Stockwell with Send Relief volunteers In Romania

The Russian invasion of Ukraine in early 2022 has shifted much of Stockwell’s focus to ministering to refugees  — some of whom are his longtime partners — and continuing to support the Ukrainian Baptist Union despite funding difficulties.

“All of our people were moved out of Ukraine, Russia, and Belarus,” he said. “It’s important to note that our missionaries are also refugees. They had to leave in a hurry unexpectedly with two suitcases apiece and didn’t know what’s going to happen next.”

“I have very dear friends in Russia who I’m still very involved with, and it’s hard on them too,” he added. “We cannot get money legally into Russia, so we’re not able to financially support our missions partners there. These people are also innocents as their country is caught up in a war that they cannot control.”

Stockwell has been able to assist partners through IMB’s Send Relief program, which deploys teams and provides grants to help care for people in the aftermath of natural disasters or other crises. Stockwell has worked at the leadership level to obtain grants for partners in Romania and Moldova, but he has also gone to the borders firsthand.
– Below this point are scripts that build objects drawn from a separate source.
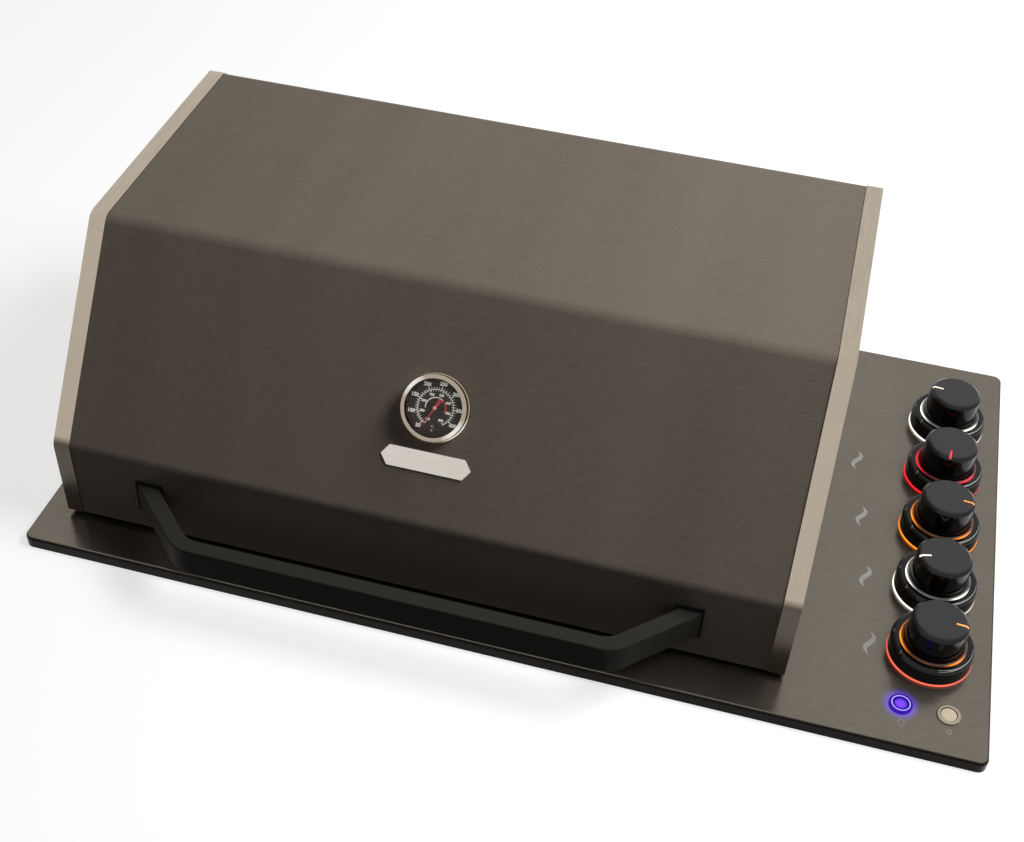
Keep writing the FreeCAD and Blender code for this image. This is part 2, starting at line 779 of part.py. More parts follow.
def make_firebox():
    """Tub with a rim on the deck, a sloping floor to the drain, ledges for the grates and the tamers."""
    t = firebox_sheet
    l, r, f, b = firebox_left, firebox_right, firebox_front, firebox_back
    walls = rounded_box(l, r, f, b, firebox_bottom, firebox_top, firebox_corner)
    rim = rounded_box(l - firebox_rim, r + firebox_rim, f - firebox_rim, b + firebox_rim, deck_height,
                      firebox_top, firebox_corner + firebox_rim)
    hollow = rounded_box(l + t, r - t, f + t, b - t, firebox_bottom - 1, firebox_top + 1, firebox_corner - t)
    tub = joined(walls, rim).cut(hollow)
    floor = funnel(0, t / 2, floor_upstand).cut(funnel(t, 0, floor_upstand + 1))
    front_ledge = box(inside_left, inside_right, inside_front, inside_front + grate_ledge,
                      grate_ledge_z - t, grate_ledge_z)
    rear_shelf = box(inside_left, inside_right, inside_back - grate_shelf, inside_back,
                     grate_ledge_z - t, grate_ledge_z)
    side_ledges = [box(x0, x0 + tamer_ledge, inside_front, inside_back - grate_shelf, tamer_ledge_z - t,
                       tamer_ledge_z) for x0 in (inside_left, inside_right - tamer_ledge)]
    inner = [piece.common(hollow) for piece in [front_ledge, rear_shelf] + side_ledges]
    tools = [rod((r - 20, y, burner_z), (1, 0, 0), burner_mouth_radius + burner_hole_clearance, 40)
             for y in burner_y]
    tools += [rod((r - 20, y + electrode_offset, electrode_z), (1, 0, 0), electrode_radius, 40)
              for y in burner_y]
    feed_hole = feed_pipe_radius + feed_hole_clearance
    tools.append(rod((r - 20, feed_pipe_y, burner_z), (1, 0, 0), feed_hole, 40))
    tools.append(rod((feed_pipe_x, feed_pipe_y, grate_ledge_z - 5), (0, 0, 1), feed_hole, 10))
    tools.append(box(inside_left, inside_right, f - 5, f + 5, firebox_bottom - 1, tray_slot_top))
    return cut_all(joined(tub, floor, *inner), tools)


def funnel(inset, grow, upstand):
    """Block that narrows from the firebox walls to the drain: its skin, or with an inset its inside."""
    t = firebox_sheet
    half_w = drain_width / 2 - inset
    half_d = drain_depth / 2 - inset
    middle_x = (inside_left + inside_right) / 2
    middle_y = (inside_front + inside_back) / 2
    lift = inset * floor_lift
    x0, x1 = inside_left - grow, inside_right + grow
    y0, y1 = inside_front - grow, inside_back + grow
    mouth = [(x0, y0), (x1, y0), (x1, y1), (x0, y1)]
    drain = [(middle_x - half_w, middle_y - half_d), (middle_x + half_w, middle_y - half_d),
             (middle_x + half_w, middle_y + half_d), (middle_x - half_w, middle_y + half_d)]
    corner = firebox_corner - t + grow
    top = outline(mouth, [corner] * 4, flat(floor_top + lift))
    low = outline(drain, [drain_corner - inset] * 4, flat(floor_bottom + lift))
    cone = Part.makeLoft([top, low], True, True)
    collar = plate(mouth, [corner] * 4, floor_top + lift, floor_top + upstand)
    spout = plate(drain, [drain_corner - inset] * 4, floor_bottom - inset, floor_bottom + lift + 0.01)
    return cone.fuse([collar, spout]) if inset else cone.fuse(collar)


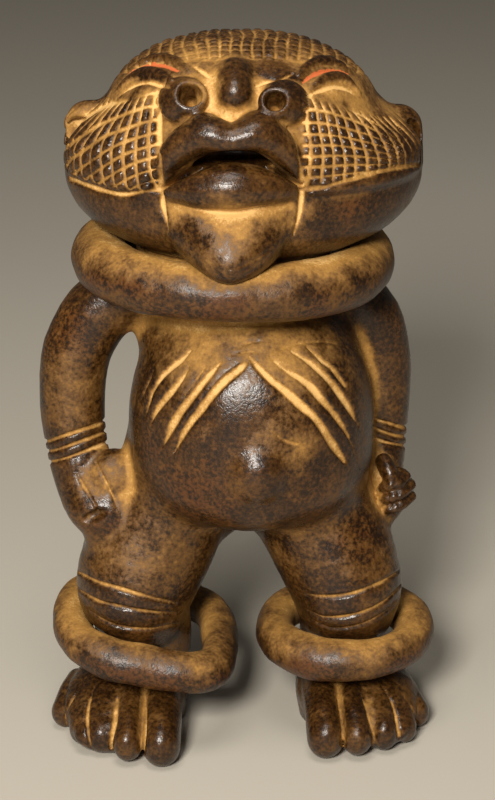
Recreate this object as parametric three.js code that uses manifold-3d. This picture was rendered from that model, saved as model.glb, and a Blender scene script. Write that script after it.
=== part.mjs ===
// A squat standing figure of fired clay with its head thrown back, a loose coil ring
// round the neck and one round each ankle. Millimetres, +Z up, the face towards -Y.
// Left and right are the viewer's, as the figure is looked at from the front.

import * as THREE from "three";
import { mergeVertices } from "three/addons/utils/BufferGeometryUtils.js";
import Module from "manifold-3d";

const wasm = await Module();
wasm.setup();

// Driving dimensions. Places are [across, back, up].
const stand = new THREE.Vector3(0.1, 2.3, 0);

const head = {
  centre: [1, 3, 257],
  crownRise: 57.5,
  jawDrop: 36,
  crownHalfWidth: 61.5,
  cheekHalfWidth: 75,
  widestBelow: 268,
  narrowAbove: 289,
  faceReach: 56,
  napeReach: 55,
  fullness: 2.35,
  jawFullness: 3.6,
};

const cheekPad = { rise: 3, inner: 27, bottom: 258, top: 297, back: 12, fade: 7 };

const trunk = {
  centre: [5, -8, 141],
  chestRise: 64,
  bellyDrop: 40,
  halfWidth: 53.7,
  bellyReach: 50,
  backReach: 41,
  chestFullness: 2.55,
  bellyFullness: 2.8,
};

const neck = { halfWidth: 39.5, halfDepth: 37.5, bottom: 180, top: 232, centre: [-3, 2] };

// A limb is a list of stations: [across, back, up, half width, half depth].
const leftArm = [
  [-36, 3, 196, 14, 14],
  [-57, 1, 187, 15, 15],
  [-70.5, 0, 168, 15, 14.5],
  [-74, -1, 148, 14.3, 14],
  [-70.5, -6, 126, 12.8, 12.5],
  [-65, -13, 108, 12.5, 11],
  [-61, -18, 95, 10, 9],
];
const rightArm = [
  [36, 8, 196, 13, 14],
  [53, 12, 186, 14, 14],
  [60, 17, 168, 13.6, 13.5],
  [61.8, 18, 148, 13, 13],
  [61, 15, 127, 12.6, 12],
  [65, 9, 110, 11.5, 10.5],
  [67, 5, 95, 9, 8],
];
const leftLeg = [
  [-26, 2, 122, 26, 28],
  [-33, -3, 104, 29, 30],
  [-38, -6, 90, 29, 29],
  [-45, -11, 74, 27.5, 27],
  [-47.5, -13, 63, 24.5, 25.5],
  [-44, -8, 50, 18.5, 18.5],
  [-43, -5, 38, 17.6, 17.5],
  [-44, -5, 20, 20, 20],
  [-45, -5, 2, 20, 22],
];
const rightLeg = [
  [28, 4, 122, 26, 28],
  [34, -1, 104, 29, 30],
  [38.5, -4, 92, 28.5, 29],
  [44.8, -9, 76, 26.2, 27],
  [48, -11, 64, 24.2, 25.5],
  [46.5, -7, 51, 19.5, 19.5],
  [45, -4, 38, 17.6, 17.5],
  [46, -4, 20, 20, 20],
  [47, -4, 2, 20, 22],
];
const limbSquareness = 6;

// A foot's body runs from the heel to the roots of the toes, and a toe is
// [root across, root back, root up, tip across, tip back, tip up, half width].
const leftFoot = {
  body: [
    [-45, 26, 7, 16, 13],
    [-47, 6, 13, 21, 18],
    [-53, -16, 13, 27, 16],
    [-51, -42, 9, 23, 9],
  ],
  toes: [
    [-35, -18, 19, -34.5, -64, 7, 8.6],
    [-48, -20, 20, -50, -61, 7, 6.4],
    [-58, -16, 17, -62.5, -52, 6.5, 5.6],
    [-66, -12, 14, -72, -43.5, 6, 5.6],
    [-72, -4, 11, -81.5, -27, 6, 6],
  ],
};
const rightFoot = {
  body: [
    [45, 26, 7, 16, 13],
    [48, 7, 13, 21, 18],
    [54, -14, 13, 27, 16],
    [53, -38, 9, 23, 9],
  ],
  toes: [
    [36, -16, 19, 38.5, -57, 7, 8.2],
    [49, -18, 20, 52.5, -56, 7, 6.6],
    [60, -14, 17, 65, -50, 6.5, 6.2],
    [68, -10, 14, 75, -42, 6, 5.6],
    [73, -4, 11, 83, -26.5, 6, 5.6],
  ],
};

// A ring's plane passes through its centre and rises by slope across and back.
const neckRing = {
  centre: [-3.2, 2, 216.5],
  reach: [56.4, 54],
  thickness: 25,
  slope: [-0.03, 0.01],
  squareness: 2.1,
};
const leftAnklet = {
  centre: [-42.5, -8.5, 44.6],
  reach: [33, 35],
  thickness: 18.6,
  slope: [-0.15, 0.05],
  squareness: 2.5,
};
const rightAnklet = {
  centre: [47.3, -6.5, 43.4],
  reach: [31.5, 32.5],
  thickness: 18.8,
  slope: [0.01, 0.02],
  squareness: 2.1,
};

const earRadii = [11, 8, 10.5];
const ears = [
  { centre: [-65.5, 5, 274], outward: -1 },
  { centre: [67.5, 6, 273.5], outward: 1 },
];
const earHollow = { radius: 6.5, outset: 5, front: -7, drop: 2 };

const nose = { centre: [-2.1, -35, 298.5], radii: [6, 6.5, 11.5], lean: -33 };
const nostrils = [
  { centre: [-20.7, -37, 295.5], outer: 9.6 },
  { centre: [14.5, -38, 293.5], outer: 9.4 },
];
const nostrilHole = { radius: 4.3, depth: 5 };
const nostrilDepth = 7;
const faceLean = 35;

// Eyelids: each crescent is a bent roll, [across, back, up, half width, half depth].
const eyelids = [
  [
    [-45, -20, 298, 1.6, 1.6],
    [-34, -24, 303.5, 2.4, 2.4],
    [-24, -29, 300, 1.6, 1.6],
  ],
  [
    [-52, -22, 289, 1.6, 1.6],
    [-39, -30, 296.5, 2.4, 2.4],
    [-27, -33, 295, 1.6, 1.6],
  ],
  [
    [28, -28, 300, 1.6, 1.6],
    [37, -24, 302, 2.4, 2.4],
    [48, -19, 297, 1.6, 1.6],
  ],
  [
    [28, -33, 295, 1.6, 1.6],
    [41, -29, 295.5, 2.4, 2.4],
    [53, -22, 288, 1.6, 1.6],
  ],
];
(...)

In April, he joined IMB President Paul Chitwood at the Polish and Romanian borders to talk with refugees and churches at a station providing information on services and ways for refugees to hear or read the Gospel in their language. While they were in Romania, the Ukrainian city of Mariupol was being hit especially hard. An estimated 300 people were killed at a children’s theater. About a week later, while they stood at the IMB welcome center, Stockwell and Chitwood were approached by a woman who had been an actress on the theater’s staff. 

She said she knew many of the people who died, and she said, ‘These aren’t things I’ve heard about, these are things I’ve seen with my own eyes,’” Stockwell said. “She also told us about how bullets were hitting the cars and they drove away, with the women and children in the car screaming.”

Dalese Stockwell prays with refugees at the Romanian border

Despite not being able to enter Ukraine, Stockwell said he has seen and felt the damage being done to his former home. He received a video from a friend in Ukraine that shows the friend eating dinner in his kitchen right before a shell comes through the roof and explodes in the next room over. Another video, which he has seen circulate on the news, shows an obscured view of the Kharkiv Region State Administration Building as a massive fireball from a missile erupted in front of it.

“I sat in that same room last November, and I’ve eaten in that kitchen many times,” Stockwell said. “These are people that I raised my children with, that I went on vacations with, that we are now going to the ends of the earth with. (The Kharkiv Region State Administration Building) is on Freedom Square, and that is where I would rollerblade with my boys when they were kids. It’s only a few hundred yards from the apartment where we raised our kids. This is real to us.”

The Russian-speaking church that Stockwell attends in the Czech Republic has opened its doors to refugees as well, and he and his wife have worked in hostels and hotels to help mothers and children. One of the church’s pastors has as many as 20 refugees living in his small home.

Stockwell spoke at an IMB panel during the Southern Baptist Convention in Anaheim, Calif., in June. (IMB Photo)

“I believe that through the way I’d grown up thinking and praying about (Eastern Europe), the way God put it on my heart, and how I’d gone on that mission trip in 1990, I knew that this was the place for me,” Stockwell said. “I knew it deep in my heart back then, and I feel that God has uniquely gifted me for it. In these years since, I’ve seen the Lord work. I’ve seen Him use my mission partners (and myself), put us in contact with the people who need help the most, and allow us to serve Him by serving them.”